[What to work on]
Reproduce the entries below in full, word for word.

[Dataset excerpts]
========================================
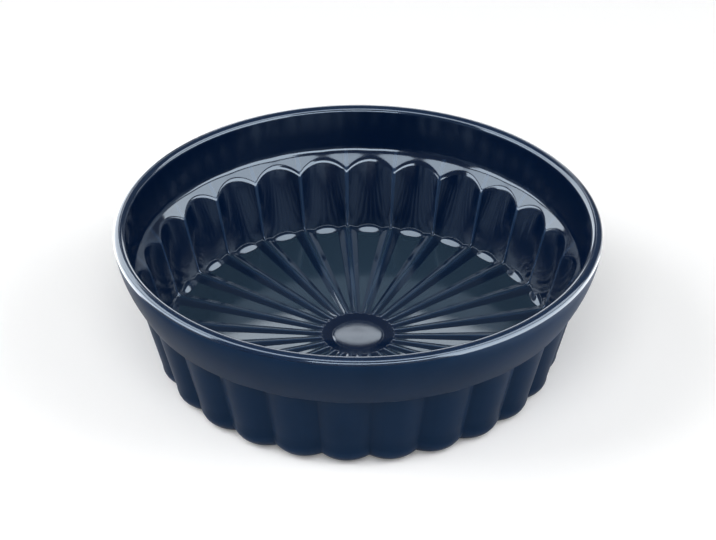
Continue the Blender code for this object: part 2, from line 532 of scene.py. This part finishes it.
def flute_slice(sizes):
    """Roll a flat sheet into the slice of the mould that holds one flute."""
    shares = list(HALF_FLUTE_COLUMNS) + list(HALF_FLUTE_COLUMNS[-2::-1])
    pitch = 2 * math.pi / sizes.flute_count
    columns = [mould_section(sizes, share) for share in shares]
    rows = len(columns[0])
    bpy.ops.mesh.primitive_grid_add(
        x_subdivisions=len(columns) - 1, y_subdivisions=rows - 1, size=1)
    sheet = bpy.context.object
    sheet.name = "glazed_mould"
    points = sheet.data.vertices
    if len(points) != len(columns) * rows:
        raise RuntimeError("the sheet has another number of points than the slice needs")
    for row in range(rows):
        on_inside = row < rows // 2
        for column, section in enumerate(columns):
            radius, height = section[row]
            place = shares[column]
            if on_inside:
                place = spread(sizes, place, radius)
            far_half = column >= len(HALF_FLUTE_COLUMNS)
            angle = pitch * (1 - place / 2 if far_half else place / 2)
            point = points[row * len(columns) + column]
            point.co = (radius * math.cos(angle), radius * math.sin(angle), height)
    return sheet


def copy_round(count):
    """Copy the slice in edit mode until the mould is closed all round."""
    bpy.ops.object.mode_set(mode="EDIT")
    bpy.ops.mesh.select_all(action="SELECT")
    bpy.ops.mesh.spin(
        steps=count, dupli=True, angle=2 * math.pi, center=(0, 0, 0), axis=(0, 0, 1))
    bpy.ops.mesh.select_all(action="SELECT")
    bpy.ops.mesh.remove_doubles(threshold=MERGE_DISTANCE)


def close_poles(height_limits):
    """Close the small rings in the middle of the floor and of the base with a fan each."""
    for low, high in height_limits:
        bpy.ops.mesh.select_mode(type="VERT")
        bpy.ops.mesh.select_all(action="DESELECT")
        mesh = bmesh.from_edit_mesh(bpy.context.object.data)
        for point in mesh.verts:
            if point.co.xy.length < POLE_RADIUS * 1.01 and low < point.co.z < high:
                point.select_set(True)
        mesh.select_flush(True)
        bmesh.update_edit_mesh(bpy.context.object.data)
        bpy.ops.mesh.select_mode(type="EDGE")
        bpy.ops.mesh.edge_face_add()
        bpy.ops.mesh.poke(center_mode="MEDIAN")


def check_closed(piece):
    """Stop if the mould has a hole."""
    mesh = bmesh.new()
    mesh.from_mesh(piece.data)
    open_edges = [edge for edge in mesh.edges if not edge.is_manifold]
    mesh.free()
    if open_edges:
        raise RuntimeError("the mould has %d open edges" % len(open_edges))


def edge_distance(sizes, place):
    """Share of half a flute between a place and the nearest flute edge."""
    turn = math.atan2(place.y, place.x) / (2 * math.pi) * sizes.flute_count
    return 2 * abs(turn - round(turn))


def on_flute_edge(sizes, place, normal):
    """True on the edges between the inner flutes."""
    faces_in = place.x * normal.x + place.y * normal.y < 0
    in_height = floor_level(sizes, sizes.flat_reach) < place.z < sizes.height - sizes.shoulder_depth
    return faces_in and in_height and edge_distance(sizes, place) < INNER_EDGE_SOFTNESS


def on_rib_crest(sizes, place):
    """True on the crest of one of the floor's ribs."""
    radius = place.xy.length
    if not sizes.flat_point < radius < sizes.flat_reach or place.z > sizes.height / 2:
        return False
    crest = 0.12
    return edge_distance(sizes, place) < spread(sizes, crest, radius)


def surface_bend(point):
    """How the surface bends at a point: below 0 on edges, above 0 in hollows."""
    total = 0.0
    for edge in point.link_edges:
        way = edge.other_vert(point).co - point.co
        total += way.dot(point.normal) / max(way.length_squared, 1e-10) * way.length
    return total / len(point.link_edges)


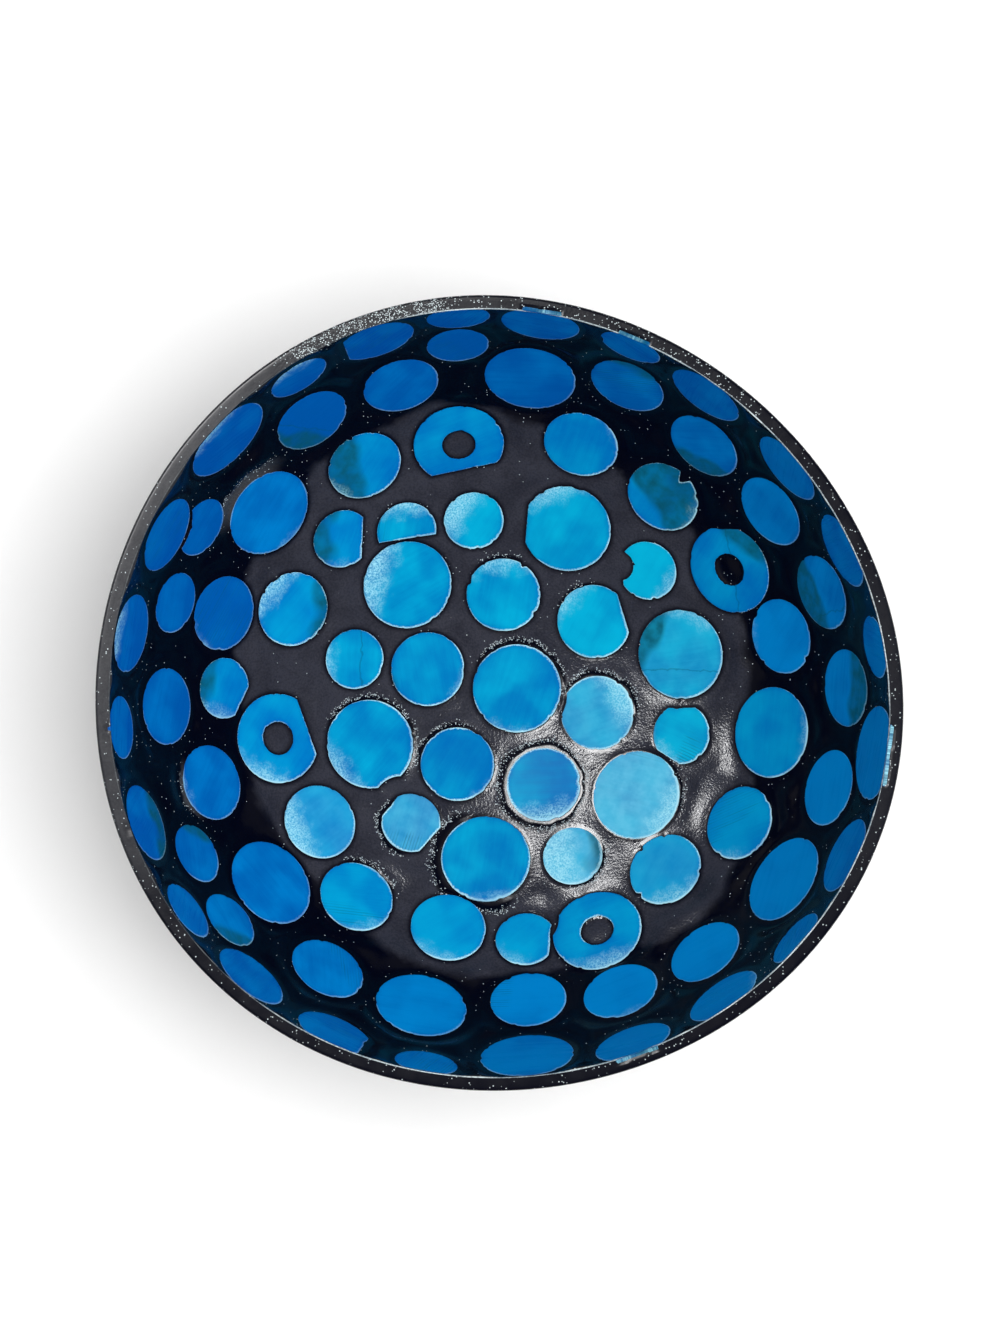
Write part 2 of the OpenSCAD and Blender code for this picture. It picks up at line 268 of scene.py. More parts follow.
========================================
[Exercise output]
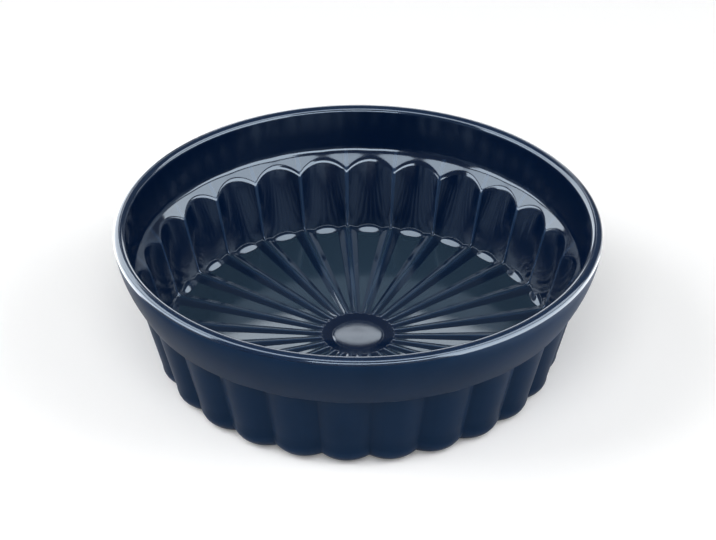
Continue the Blender code for this object: part 2, from line 532 of scene.py. This part finishes it.
def flute_slice(sizes):
    """Roll a flat sheet into the slice of the mould that holds one flute."""
    shares = list(HALF_FLUTE_COLUMNS) + list(HALF_FLUTE_COLUMNS[-2::-1])
    pitch = 2 * math.pi / sizes.flute_count
    columns = [mould_section(sizes, share) for share in shares]
    rows = len(columns[0])
    bpy.ops.mesh.primitive_grid_add(
        x_subdivisions=len(columns) - 1, y_subdivisions=rows - 1, size=1)
    sheet = bpy.context.object
    sheet.name = "glazed_mould"
    points = sheet.data.vertices
    if len(points) != len(columns) * rows:
        raise RuntimeError("the sheet has another number of points than the slice needs")
    for row in range(rows):
        on_inside = row < rows // 2
        for column, section in enumerate(columns):
            radius, height = section[row]
            place = shares[column]
            if on_inside:
                place = spread(sizes, place, radius)
            far_half = column >= len(HALF_FLUTE_COLUMNS)
            angle = pitch * (1 - place / 2 if far_half else place / 2)
            point = points[row * len(columns) + column]
            point.co = (radius * math.cos(angle), radius * math.sin(angle), height)
    return sheet


def copy_round(count):
    """Copy the slice in edit mode until the mould is closed all round."""
    bpy.ops.object.mode_set(mode="EDIT")
    bpy.ops.mesh.select_all(action="SELECT")
    bpy.ops.mesh.spin(
        steps=count, dupli=True, angle=2 * math.pi, center=(0, 0, 0), axis=(0, 0, 1))
    bpy.ops.mesh.select_all(action="SELECT")
    bpy.ops.mesh.remove_doubles(threshold=MERGE_DISTANCE)


def close_poles(height_limits):
    """Close the small rings in the middle of the floor and of the base with a fan each."""
    for low, high in height_limits:
        bpy.ops.mesh.select_mode(type="VERT")
        bpy.ops.mesh.select_all(action="DESELECT")
        mesh = bmesh.from_edit_mesh(bpy.context.object.data)
        for point in mesh.verts:
            if point.co.xy.length < POLE_RADIUS * 1.01 and low < point.co.z < high:
                point.select_set(True)
        mesh.select_flush(True)
        bmesh.update_edit_mesh(bpy.context.object.data)
        bpy.ops.mesh.select_mode(type="EDGE")
        bpy.ops.mesh.edge_face_add()
        bpy.ops.mesh.poke(center_mode="MEDIAN")


def check_closed(piece):
    """Stop if the mould has a hole."""
    mesh = bmesh.new()
    mesh.from_mesh(piece.data)
    open_edges = [edge for edge in mesh.edges if not edge.is_manifold]
    mesh.free()
    if open_edges:
        raise RuntimeError("the mould has %d open edges" % len(open_edges))


def edge_distance(sizes, place):
    """Share of half a flute between a place and the nearest flute edge."""
    turn = math.atan2(place.y, place.x) / (2 * math.pi) * sizes.flute_count
    return 2 * abs(turn - round(turn))


def on_flute_edge(sizes, place, normal):
    """True on the edges between the inner flutes."""
    faces_in = place.x * normal.x + place.y * normal.y < 0
    in_height = floor_level(sizes, sizes.flat_reach) < place.z < sizes.height - sizes.shoulder_depth
    return faces_in and in_height and edge_distance(sizes, place) < INNER_EDGE_SOFTNESS


def on_rib_crest(sizes, place):
    """True on the crest of one of the floor's ribs."""
    radius = place.xy.length
    if not sizes.flat_point < radius < sizes.flat_reach or place.z > sizes.height / 2:
        return False
    crest = 0.12
    return edge_distance(sizes, place) < spread(sizes, crest, radius)


def surface_bend(point):
    """How the surface bends at a point: below 0 on edges, above 0 in hollows."""
    total = 0.0
    for edge in point.link_edges:
        way = edge.other_vert(point).co - point.co
        total += way.dot(point.normal) / max(way.length_squared, 1e-10) * way.length
    return total / len(point.link_edges)


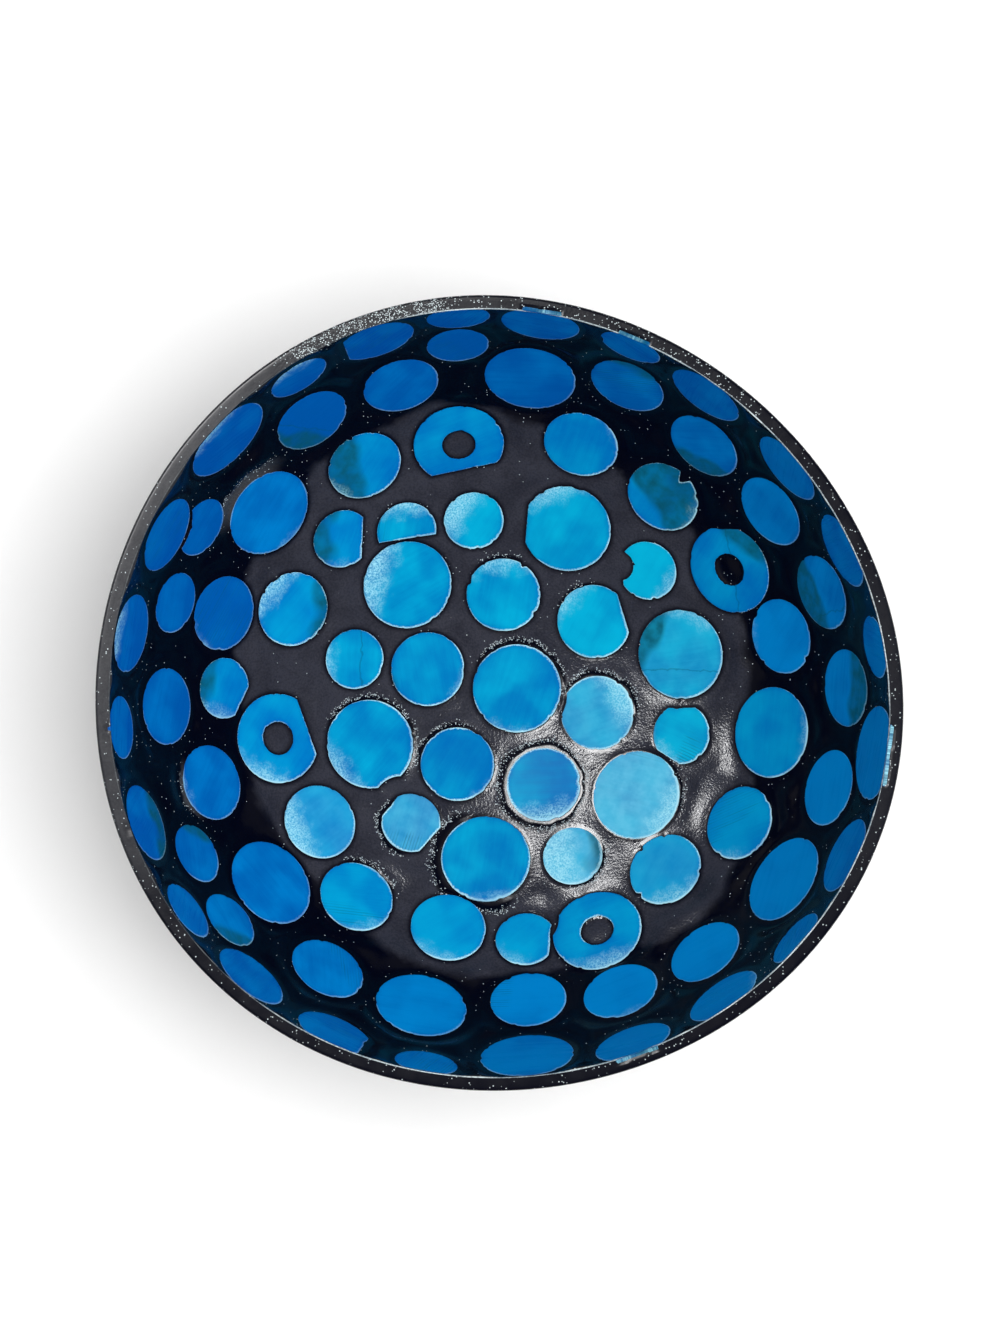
Write part 2 of the OpenSCAD and Blender code for this picture. It picks up at line 268 of scene.py. More parts follow.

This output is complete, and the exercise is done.